When visiting Florida with her husband, they bought a 72-acre orange grove with a dilapidated farm house, sight unseen, with money from an inheritance. Her goal was to live there full-time and write. She blossomed at Cross Creek, ran the grove, taught herself to fish and hunt, and immersed herself in the local dialect of the Florida “crackers” that the poor, swampy community spoke, which outsiders were not familiar with. She fostered her love for local speech, had an eye for detail that had been honed by her early days at the newspaper, threw big dinners serving birds she had shot herself or mallards that she raised.

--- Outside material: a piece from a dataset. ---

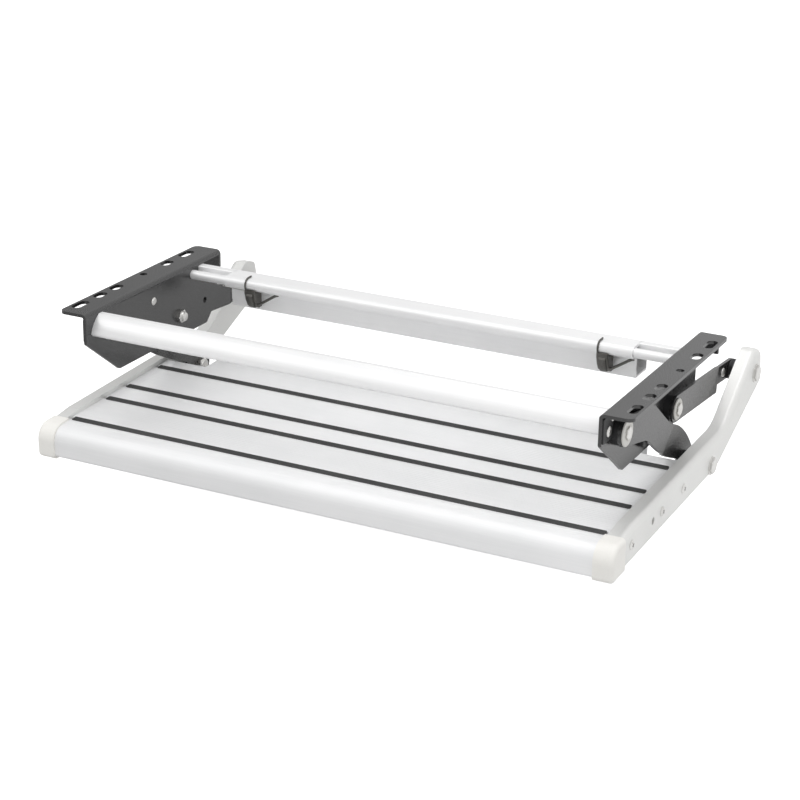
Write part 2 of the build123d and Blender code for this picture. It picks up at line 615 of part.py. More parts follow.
# Rear link: plate cranked inward and narrowed behind its crease, hub on B, riveted pin on D
with BuildPart() as rear_link_right:
    with BuildSketch(turned_side(INNER_LAYER_X, PIVOT_B, REAR_LINK_ANGLE)) as rear_link_outline:
        Circle(REAR_HUB_R)
        with BuildLine():
            Polyline((0, REAR_HUB_R), (REAR_LINK_NECK_AT[0], REAR_LINK_TOP),
                     (REAR_LINK_NECK_AT[1], REAR_LINK_NECK_TOP), (REAR_LINK_LENGTH, REAR_EYE_R),
                     (REAR_LINK_LENGTH, REAR_LINK_NECK_BOTTOM), (REAR_LINK_NECK_AT[1], REAR_LINK_NECK_BOTTOM),
                     (REAR_LINK_NECK_AT[0], REAR_LINK_BOTTOM), (0, -REAR_HUB_R), close=True)
        make_face()
        with Locations((REAR_LINK_LENGTH, 0)):
            Circle(REAR_EYE_R)
        for corner in ((REAR_LINK_NECK_AT[0], REAR_LINK_TOP), (REAR_LINK_NECK_AT[0], REAR_LINK_BOTTOM)):
            fillet(rear_link_outline.vertices().sort_by_distance(corner)[0], REAR_LINK_CORNER_R)
    extrude(amount=LINK_OUTER_X - INNER_LAYER_X)
    with BuildSketch(crease_plane(PIVOT_B, REAR_LINK_ANGLE)):
        with BuildLine():
            Polyline(*band_points(REAR_CREASE_AT, 2 * REAR_LINK_LENGTH), close=True)
        make_face()
    extrude(amount=REAR_LINK_LENGTH, both=True, mode=Mode.INTERSECT)
    with BuildSketch(turned_side(INNER_LAYER_X, PIVOT_B, REAR_LINK_ANGLE)):
        Circle(SLEEVE_R + RUN_FIT)
        with Locations(REAR_STUD_AT):
            Circle(REAR_STUD_R)
        with Locations((REAR_LINK_LENGTH, 0)):
            Circle(REAR_PIN_R)
    extrude(amount=LINK_OUTER_X - INNER_LAYER_X, mode=Mode.SUBTRACT)

with BuildPart() as rear_link_left:
    mirror(rear_link_right.part, about=Plane.YZ)

with BuildPart() as rear_link_pins:
    with BuildSketch(side(INNER_LAYER_X)):
        with Locations(PIVOT_D):
            Circle(PIN_HEAD_R)
    extrude(amount=-PIN_HEAD_T)
    with BuildSketch(side(INNER_LAYER_X)):
        with Locations(PIVOT_D):
            Circle(REAR_PIN_R)
    extrude(amount=LINK_T)
    with BuildSketch(side(INNER_LAYER_OUTER_X)):
        with Locations(PIVOT_D):
            Circle(REAR_PIN_COLLAR_R)
    extrude(amount=PANEL_HALF - OPEN_PIVOT_GAP - INNER_LAYER_OUTER_X)
    with BuildSketch(turned_side(INNER_LAYER_X, PIVOT_B, REAR_LINK_ANGLE)):
        with Locations(REAR_STUD_AT):
            Circle(REAR_STUD_R)
    extrude(amount=LINK_T)
    with BuildSketch(turned_side(INNER_LAYER_OUTER_X, PIVOT_B, REAR_LINK_ANGLE)):
        with Locations(REAR_STUD_AT):
            Circle(REAR_STUD_HEAD_R)
    extrude(amount=REAR_STUD_HEAD_T)
    mirror(about=Plane.YZ)

# Tread panel: hollow extrusion with a rounded nose, ribs, strip grooves, screw ports and cut rear corners
with BuildPart() as tread_panel:
    with BuildSketch(tread_side(-PANEL_HALF)):
        nose_outline(PANEL_REAR, 0)
        offset(amount=-PANEL_WALL, mode=Mode.SUBTRACT)
        with Locations(((OPEN_BAY_FRONT + OPEN_BAY_REAR) / 2, PANEL_WALL / 2 - PANEL_T)):
            Rectangle(OPEN_BAY_REAR - OPEN_BAY_FRONT, PANEL_WALL, mode=Mode.SUBTRACT)
        for rib_y in RIB_BACK:
            with Locations((rib_y, -PANEL_T / 2)):
                Rectangle(RIB_T, PANEL_T - PANEL_WALL)
        for strip_y in STRIP_BACK:
            with Locations((strip_y, -BOSS_T / 2)):
                Rectangle(STRIP_WIDTH + 2 * PANEL_WALL, BOSS_T)
            with Locations((strip_y, -GROOVE_DEPTH / 2)):
                Rectangle(STRIP_WIDTH, GROOVE_DEPTH, mode=Mode.SUBTRACT)
        for port_y, port_z in ARM_SCREW_AT:
            with Locations((port_y, port_z / 2)):
                Rectangle(PORT_WALL, -port_z)
            with Locations((port_y, port_z)):
                Circle(ARM_SCREW_R + PORT_WALL)
                Circle(ARM_SCREW_R, mode=Mode.SUBTRACT)
    extrude(amount=2 * PANEL_HALF)
    with BuildSketch(tread_top):
        with Locations((PANEL_NOTCH_X + PANEL_HALF / 2, PANEL_NOTCH_Y + PANEL_REAR / 2),
                       (-PANEL_NOTCH_X - PANEL_HALF / 2, PANEL_NOTCH_Y + PANEL_REAR / 2)):
            Rectangle(PANEL_HALF, PANEL_REAR)
    extrude(amount=-PANEL_T, mode=Mode.SUBTRACT)

with BuildPart() as grip_strips:
    with BuildSketch(tread_side(-STRIP_HALF)):
        with Locations([(strip_y, (STRIP_PROUD - GROOVE_DEPTH) / 2) for strip_y in STRIP_BACK]):
            Rectangle(STRIP_WIDTH - 2 * STRIP_FIT, STRIP_PROUD + GROOVE_DEPTH)
    extrude(amount=2 * STRIP_HALF)

# Side arm: bent bar with a rounded upper outer edge, flared towards its rear end
with BuildPart() as side_arm_right:
    with BuildSketch(tread_side(PANEL_HALF)) as arm_outline:
        with BuildLine():
            Polyline((ARM_FRONT, ARM_BOTTOM), (ARM_FRONT, ARM_FRONT_TOP),
                     (ARM_FRONT + ARM_FRONT_RAMP, ARM_TOP), (ARM_KNEE_TOP, ARM_TOP),
                     ARM_END_TOP, ARM_END_REAR_TOP, ARM_END_BOTTOM,
                     (ARM_KNEE_BOTTOM, ARM_BOTTOM), close=True)
        make_face()
        for knee in ((ARM_KNEE_TOP, ARM_TOP), (ARM_KNEE_BOTTOM, ARM_BOTTOM)):
            fillet(arm_outline.vertices().sort_by_distance(knee)[0], ARM_KNEE_R)
        for end_corner in (ARM_END_TOP, ARM_END_REAR_TOP, ARM_END_BOTTOM):
            fillet(arm_outline.vertices().sort_by_distance(end_corner)[0], ARM_END_R)
    extrude(amount=ARM_T)
    arm_face = side_arm_right.faces().sort_by(Axis.X)[-1]
    fillet(arm_face.edges().filter_by(is_upper_arm_edge), ARM_EDGE_R)
    with BuildSketch(tread_side(PANEL_HALF)):
        with Locations(C_LOCAL):
            Circle(TREAD_BOLT_R)
        with Locations(D_LOCAL):
            Circle(REAR_PIN_R)
        with Locations(*ARM_SCREW_AT):
            Circle(ARM_SCREW_R)
    extrude(amount=ARM_T, mode=Mode.SUBTRACT)
    with BuildSketch(tread_side(ARM_OUTER_X)):
        with Locations(ARM_HOLE_AT):
            Circle(ARM_HOLE_R)
    extrude(amount=-ARM_HOLE_DEPTH, mode=Mode.SUBTRACT)

with BuildPart() as side_arm_left:
    mirror(side_arm_right.part, about=Plane.YZ)

# Corner cap: moulded shell over the panel's nose and the front of the arm, with a tongue in the panel
with BuildPart() as corner_cap_right:
    with BuildSketch(tread_side(CAP_INNER_X)):
        nose_outline(ARM_FRONT, CAP_PROUD)
    extrude(amount=CAP_OUTER_X - CAP_INNER_X)
    cap_face = corner_cap_right.faces().sort_by(Axis.X)[-1]
    fillet(cap_face.edges().sort_by(Axis.Y)[:-1], CAP_RIM_R)
    with BuildSketch(tread_side(CAP_INNER_X)):
        nose_outline(ARM_FRONT, CAP_FIT)
    extrude(amount=CAP_OVERLAP, mode=Mode.SUBTRACT)
    with BuildSketch(tread_side(PANEL_HALF)):
        nose_outline(ARM_FRONT - CAP_WALL, CAP_PROUD - CAP_WALL)
    extrude(amount=ARM_T + CAP_OUT - CAP_WALL, mode=Mode.SUBTRACT)
    with BuildSketch(tread_side(CAP_OUTER_X - CAP_WALL)):
        with Locations(TONGUE_AT):
            Rectangle(*TONGUE_SIZE)
    extrude(amount=PANEL_HALF - TONGUE_LENGTH - CAP_OUTER_X + CAP_WALL)

with BuildPart() as corner_cap_left:
    mirror(corner_cap_right.part, about=Plane.YZ)

with BuildPart() as arm_screws:
    with BuildSketch(tread_side(ARM_OUTER_X)):
        with Locations(*ARM_SCREW_AT):
            Circle(ARM_SCREW_HEAD_R)
    extrude(amount=ARM_SCREW_HEAD_T)
    with BuildSketch(tread_side(ARM_OUTER_X)):
        with Locations(*ARM_SCREW_AT):
            Circle(ARM_SCREW_R)
    extrude(amount=-ARM_T - ARM_SCREW_DEPTH)
    mirror(about=Plane.YZ)

# Pivot C: bolt through the arm, the spacer and the front link's eye, with a nut inside
with BuildPart() as tread_pivot_bolts:
    with BuildSketch(tread_side(ARM_OUTER_X)):
        with Locations(C_LOCAL):
            RegularPolygon(ARM_BOLT_HEAD_R, 6)
    extrude(amount=ARM_BOLT_HEAD_T)
    with BuildSketch(tread_side(ARM_OUTER_X)):
        with Locations(C_LOCAL):
            Circle(TREAD_BOLT_R)
    extrude(amount=INNER_LAYER_X - LAYER_GAP - NUT_T - ARM_OUTER_X)
    mirror(about=Plane.YZ)

with BuildPart() as tread_pivot_spacers:
    with BuildSketch(tread_side(PANEL_HALF)):
        with Locations(C_LOCAL):
            Circle(TREAD_SPACER_R)
            Circle(TREAD_BOLT_R, mode=Mode.SUBTRACT)
    extrude(amount=-TREAD_SPACER_LENGTH)
    mirror(about=Plane.YZ)

with BuildPart() as tread_pivot_nuts:
    with BuildSketch(tread_side(INNER_LAYER_X - LAYER_GAP)):
        with Locations(C_LOCAL):
            RegularPolygon(TREAD_NUT_FLATS / 2, 6, major_radius=False)
            Circle(TREAD_BOLT_R, mode=Mode.SUBTRACT)
    extrude(amount=-NUT_T)
    mirror(about=Plane.YZ)

# Bolt through the rear end of each arm, in line with the rear link's pin
with BuildPart() as rear_arm_bolts:
    with BuildSketch(tread_side(ARM_OUTER_X)):
        with Locations(D_LOCAL):
            RegularPolygon(ARM_BOLT_HEAD_R, 6)
    extrude(amount=ARM_BOLT_HEAD_T)
    with BuildSketch(tread_side(ARM_OUTER_X)):
        with Locations(D_LOCAL):
            Circle(REAR_PIN_R)
    extrude(amount=OPEN_PIVOT_GAP - ARM_T)
    mirror(about=Plane.YZ)

pieces = {
    "bracket_left": bracket_left,
    "bracket_right": bracket_right,
    "front_crossbar": front_crossbar,
    "crossbar_end_plates": crossbar_end_plates,
    "crossbar_screws": crossbar_screws,
    "rear_rod": rear_rod,
    "rod_end_caps": rod_end_caps,
    "rear_channel": rear_channel,
    "spring_clips": spring_clips,
    "clip_wire_left": clip_wire_left,
    "clip_wire_right": clip_wire_right,
    "pivot_bushes": pivot_bushes,
    "pivot_washers": pivot_washers,
    "pivot_bolts": pivot_bolts,
    "pivot_nuts": pivot_nuts,
    "glide_buttons": glide_buttons,
    "web_rivets": web_rivets,
    "front_link_left": front_link_left,
    "front_link_right": front_link_right,
    "rear_link_left": rear_link_left,
    "rear_link_right": rear_link_right,
    "rear_link_pins": rear_link_pins,
    "tread_panel": tread_panel,
    "grip_strips": grip_strips,
    "side_arm_left": side_arm_left,
    "side_arm_right": side_arm_right,
    "corner_cap_left": corner_cap_left,
    "corner_cap_right": corner_cap_right,
    "arm_screws": arm_screws,
    "tread_pivot_bolts": tread_pivot_bolts,
    "tread_pivot_spacers": tread_pivot_spacers,
    "tread_pivot_nuts": tread_pivot_nuts,
    "rear_arm_bolts": rear_arm_bolts,
}

for label, piece in pieces.items():
    piece.part.label = label
    export_step(piece.part, f"parts/{label}.step")
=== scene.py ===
import json
from math import atan2, cos, hypot, pi, radians, sin

import bmesh
import bpy
from mathutils import Matrix, Vector


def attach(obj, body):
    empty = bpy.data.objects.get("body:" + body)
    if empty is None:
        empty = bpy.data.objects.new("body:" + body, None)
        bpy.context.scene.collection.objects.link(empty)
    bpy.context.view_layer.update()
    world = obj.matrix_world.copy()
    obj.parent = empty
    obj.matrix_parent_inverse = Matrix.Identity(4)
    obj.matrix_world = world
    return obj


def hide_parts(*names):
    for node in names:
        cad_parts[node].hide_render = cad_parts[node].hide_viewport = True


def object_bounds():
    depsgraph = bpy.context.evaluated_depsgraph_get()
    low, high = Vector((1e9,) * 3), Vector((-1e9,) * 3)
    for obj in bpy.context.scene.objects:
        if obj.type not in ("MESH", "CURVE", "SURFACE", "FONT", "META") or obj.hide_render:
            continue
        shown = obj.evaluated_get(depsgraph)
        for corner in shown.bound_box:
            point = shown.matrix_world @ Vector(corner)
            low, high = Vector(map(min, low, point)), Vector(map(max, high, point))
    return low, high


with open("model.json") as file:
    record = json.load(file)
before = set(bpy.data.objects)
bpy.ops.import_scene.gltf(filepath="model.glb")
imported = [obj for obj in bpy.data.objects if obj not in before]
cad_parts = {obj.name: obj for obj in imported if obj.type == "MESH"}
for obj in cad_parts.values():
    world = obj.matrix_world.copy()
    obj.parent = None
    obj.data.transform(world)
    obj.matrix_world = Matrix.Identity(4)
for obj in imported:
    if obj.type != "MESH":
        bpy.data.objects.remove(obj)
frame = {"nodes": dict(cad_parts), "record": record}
cad_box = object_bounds()
bpy.context.scene.view_settings.view_transform = "Standard"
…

Rawlings was tough, ambitious and independent, but self-destructive. She swore much and drank heavily even while driving, so much so that she had five serious car accidents, once hitting a mule, killing the animal and destroying her car. She suffered from abdominal pain her whole life due to diverticulitis. She also endured divorce, financial problems, a libel suit and emotional trauma. She even went alligator hunting, lived among moonshiners for a while, and then wrote of them in “South Moon Under.”

But at the same time that Rawlings relished the wild Florida scene, befriending the locals and showing the racial segregation there, she was absorbing the history, culture, dialects and people of Cross Creek. She discovered this area unbeknownst to most and showed the beauty of wild north central Florida before commercial development and tourism obliterated much of its charm and history.
She wrote, “No man should have proprietary rights over land who does not use that land wisely and lovingly. Cross Creek belongs to the wind and the rain, to the sun and the seasons, to the cosmic secrecy of seed, and beyond all to time. I do not understand how anyone can live without some small place of enchantment to turn to. Here in Florida, the seasons move in and out like nuns in soft clothing, making no rustle in their passing.”
But don’t think she lived like a Florida hermit. At the same time that she was immersed in the culture of this poor, rural area of Florida, she was in touch with the elite New York City editors, writers and high society. How many others could wade through swamps, cope with one’s innermost fears and demons, and then still hold their own with writers like Thomas Wolfe? She fostered relationships with the era’s greats: her famous editor Maxwell Perkins, notable fellow authors Robert Frost, Nora Neale Hurston, Ernest Hemingway and F. Scott Fitzgerald.
She worked very hard at her craft and labored over each sentence because writing meant everything to her. She wrote, “Writing is agony for me. I work at it eight hours every day, hoping to get six pages, but I am satisfied with three.” It was the inspiration she found in the poor, outback region of Cross Creek and her sensitivity to this area that propelled her to write her most well-known novel, “The Yearling,” about a poor central Florida boy and his pet fawn whose father orders him to kill after it ate too much of the family’s badly needed corn.
In this one book, she probed the relationships between men and women, families and individuals in her little corner of Florida and in the rest of America wherein she studied the interconnectivity between humans and nature and all living things.
The book earned her a Pulitzer Prize in 1938 and although considered a classic that was regularly taught in high school English classes, because of some of its racial language, it has fallen out of favor and popularity today.

Her later 1942 book about tending a citrus grove in Florida called “Cross Creek” was released in a special edition sent to servicemen during World War II. Even her friend Nora Neale Hurston wrote to her after publication, “You have written the best thing on negroes of any white writer who has ever lived.” In 2008, the U.S. Postal Service unveiled a stamp in her honor. Her home is now a museum and her land at Cross Creek is a state park. Her tombstone near Island Grove, Florida reads, “Through her writing, she endeared herself to people of the world.”